Fiona Poelchow1,2,  Rosemary Kendell2, Associate Professor Dale Edgar1,2,4,5, Winthrop Professor Fiona Wood1,2,3, Professor Jim Codde3

1Fiona Wood Foundation, Murdoch, Australia, 2State Adult Burns Unit, Fiona Stanley Hospital, Perth, Australia, 3Institute for Health Research, The University of Notre Dame Australia, Fremantle, Australia, 4Burn Injury Research Node, The University of Notre Dame Australia, Fremantle, Australia, 5School of Physiotherapy, The University of Notre Dame Australia, Fremantle, Australia


Introduction: Traditionally, silicone has been contra-indicated for application to unhealed wounds, however, in recent years, a new form of silicone has been developed that is suitable for application on non-epithelialised wounds, and claims to minimise patient symptoms.  Stratamed and StrataXRT are semi-occlusive, self-drying, transparent, bacteriostatic and inert silicone gels which form an invisible dressing layer that provides a moist wound healing environment which, in turn, may enable faster re-epithelialisation.

Objectives: To determine if early application of film-forming silicone products, a) reduces healing times; b) reduces patient pain associated with donor site and burns dressings; and, c) positively impacts the scar outcome.

Methods: Utilising a prospective, randomised, single-centre, double-blinded design, this pilot study will assess the efficacy of topical film-forming silicone in early wound care of acute burn wounds of non-surgical faces/neck burn and donor site wounds, compared with standard care.

Results: Patient recruitment commenced in November 2018.  To date, 34 participants have been recruited.

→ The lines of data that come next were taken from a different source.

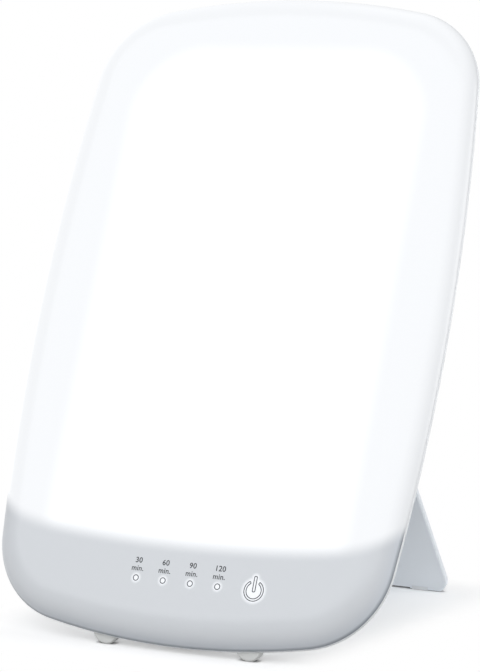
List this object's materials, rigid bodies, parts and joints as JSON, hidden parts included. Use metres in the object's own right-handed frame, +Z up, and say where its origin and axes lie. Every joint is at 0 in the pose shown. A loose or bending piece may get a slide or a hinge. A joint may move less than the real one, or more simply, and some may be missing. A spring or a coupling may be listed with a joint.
{
  "type": "light therapy lamp",
  "caption": "Large opal light panel with a touch-controlled timer zone, leaning back on front feet and a fold-out rear stand.",
  "frame": {"origin": "on the table, under the middle of the bounding box of the lamp with its stand open", "axes": "+X to the right of someone facing the lit front, +Y from the front to the stand behind, +Z up"},
  "size_m": [0.28, 0.2222, 0.3861],
  "materials": {
    "opal_cover": "satin opal",
    "housing": "satin",
    "stand": "fine matt texture",
    "pad": "matt",
    "foot": "matt",
    "diffuser": "matt",
    "guide": "polished clear",
    "reflector": "matt white film",
    "plate": "mill",
    "frame": "matt",
    "bar_board": "white solder mask",
    "led": "phosphor",
    "board": "green solder mask",
    "electrode": "conductive foam",
    "chip": "moulded epoxy",
    "capacitor": "sleeved can",
    "jack": "black moulded",
    "lead": "PVC insulation",
    "ribbon": "flat flexible cable",
    "screw": "zinc plated",
    "pin": "ground"
  },
  "bodies": {
    "lamp": {"front_cover": "opal_cover", "rear_housing": "housing", "foot_left": "foot", "foot_right": "foot", "diffuser_sheet": "diffuser", "light_guide": "guide", "reflector_sheet": "reflector", "back_plate": "plate", "mid_frame": "frame", "led_bar_left": "bar_board", "led_bar_right": "bar_board", "bar_leds_left": "led", "bar_leds_right": "led", "indicator_leds": "led", "control_board": "board", "driver_board": "board", "indicator_shroud": "frame", "touch_electrode": "electrode", "touch_chip": "chip", "driver_chip": "chip", "driver_inductor": "chip", "driver_capacitors": "capacitor", "dc_jack": "jack", "jack_lead": "lead", "bar_leads": "lead", "ribbon_cable": "ribbon", "housing_screws": "screw", "plate_screws": "screw", "board_screws": "screw", "hinge_pin_left": "pin", "hinge_pin_right": "pin"},
    "fold_stand": {"stand": "stand", "stand_pad_left": "pad", "stand_pad_right": "pad"}
  },
  "joints": [
    {"name": "stand_hinge", "type": "hinge", "parent": "lamp", "child": "fold_stand", "pos_m": [0, 0.023, 0.23502], "axis": [1, 0, 0], "range_deg": [-44.8, 0]}
  ]
}
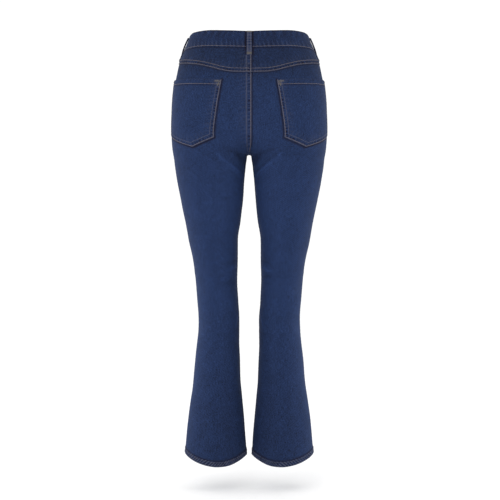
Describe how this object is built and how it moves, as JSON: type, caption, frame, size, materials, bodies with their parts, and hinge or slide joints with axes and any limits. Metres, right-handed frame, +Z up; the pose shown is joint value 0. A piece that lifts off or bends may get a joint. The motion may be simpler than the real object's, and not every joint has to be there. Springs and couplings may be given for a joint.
{
  "type": "bootcut jeans",
  "caption": "High-waisted bootcut jeans in dark blue stretch denim, hollow and filled out as worn, with yoke, patch pockets, belt loops, closed fly and flared legs.",
  "frame": {"origin": "middle of the waist opening, level with the waistband's top edge at the sides, where the wearer's waist holds the jeans up", "axes": "+Z up the wearer, +X to the wearer's right, -Y to the back of the jeans"},
  "size_m": [0.3686, 0.2398, 1.0248],
  "materials": {
    "denim": "dark blue cotton twill, soft mottled wash, tan topstitching",
    "button": "aged brass, plain domed face"
  },
  "bodies": {
    "root": {"back_panel_left": "denim", "back_panel_right": "denim", "front_panel_left": "denim", "front_panel_right": "denim", "yoke_left": "denim", "yoke_right": "denim", "waistband": "denim", "back_pocket_left": "denim", "back_pocket_right": "denim", "belt_loop_centre_back": "denim", "belt_loop_side_left": "denim", "belt_loop_side_right": "denim", "belt_loop_front_left": "denim", "belt_loop_front_right": "denim", "front_pocket_facing_left": "denim", "front_pocket_facing_right": "denim", "fly": "denim", "button": "button"}
  },
  "joints": []
}
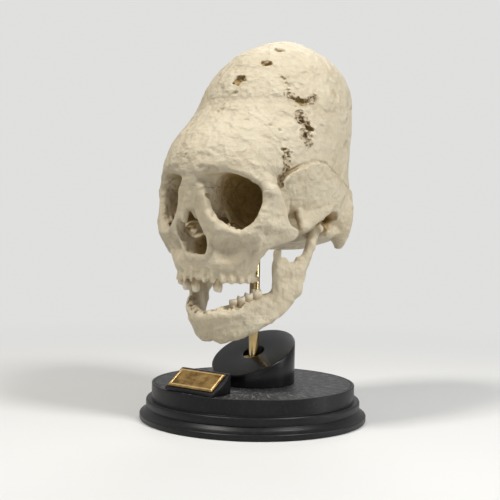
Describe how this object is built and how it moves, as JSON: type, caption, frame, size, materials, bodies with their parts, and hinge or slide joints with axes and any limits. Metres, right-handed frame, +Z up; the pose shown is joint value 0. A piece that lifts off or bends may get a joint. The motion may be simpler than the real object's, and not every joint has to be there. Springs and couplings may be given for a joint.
{
  "type": "elongated skull on a stand",
  "caption": "Human skull with a tall elongated braincase, its lower jaw hinged, held on a brass rod over a round black moulded plinth with a slant-cut collar and a label wedge.",
  "frame": {"origin": "centre of the underside of the plinth, on the table", "axes": "+Z up along the rod, -Y the way the face looks, +X the skull's own left"},
  "size_m": [0.18, 0.1826, 0.3006],
  "materials": {
    "bone": "matt ivory bone colour of a cast replica, tan in the hollows",
    "tooth": "smooth cream",
    "black_satin": "satin black, turned",
    "black_cloth": "dull black with fine streaks",
    "brass": "polished",
    "old_brass": "dulled, bright border",
    "steel": "plain"
  },
  "bodies": {
    "stand": {"plinth": "black_satin", "felt_underlay": "black_cloth", "top_disc": "black_cloth", "collar": "black_satin", "rod_sleeve": "brass", "collar_screw_1": "steel", "collar_screw_2": "steel", "collar_screw_3": "steel", "label_wedge": "black_satin", "label_plate": "old_brass"},
    "rod": {"rod": "brass", "rod_washer": "steel", "rod_nut": "steel"},
    "cranium": {"frontal_bone": "bone", "parietal_bone_left": "bone", "parietal_bone_right": "bone", "occipital_bone": "bone", "temporal_bone_left": "bone", "temporal_bone_right": "bone", "sphenoid_bone": "bone", "ethmoid_bone": "bone", "cheek_bone_left": "bone", "cheek_bone_right": "bone", "nasal_bone_left": "bone", "nasal_bone_right": "bone", "upper_jaw_left": "bone", "upper_jaw_right": "bone", "upper_canine_left": "tooth", "upper_incisor_right": "tooth", "upper_canine_right": "tooth", "upper_premolar_right": "tooth", "rod_socket": "brass"},
    "jaw": {"lower_jaw": "bone", "lower_canine_left": "tooth", "lower_premolar_left_1": "tooth", "lower_premolar_left_2": "tooth", "lower_molar_left": "tooth"}
  },
  "joints": [
    {"name": "swivel", "type": "hinge", "parent": "stand", "child": "rod", "pos_m": [0, 0, 0.05], "axis": [0, 0, 1], "continuous": true},
    {"name": "lift_off", "type": "slide", "parent": "rod", "child": "cranium", "axis": [0, 0, 1], "range_m": [0, 0.04]},
    {"name": "jaw_hinge", "type": "hinge", "parent": "cranium", "child": "jaw", "pos_m": [0, 0.009, 0.152], "axis": [1, 0, 0], "range_deg": [-5, 5]}
  ]
}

This study is being completed as part of a Masters thesis by publication and will conclude mid 2021.

Discussion: The outcomes from this research could present a new opportunity for the earlier commencement of scar management in healing wounds and allow the continued use of silicone-based scar management in the event of wound breakdown.  For patients, this has the potential of a faster return to activities of daily living and improved quality of life.


Fiona Poelchow is a Senior Occupational Therapist with over 20 years of clinical experience.  She has worked in the State Adult Burns Unit of Western Australia for the last 13 years and has recently undertaken a research project on the use of topical silicone in wound care.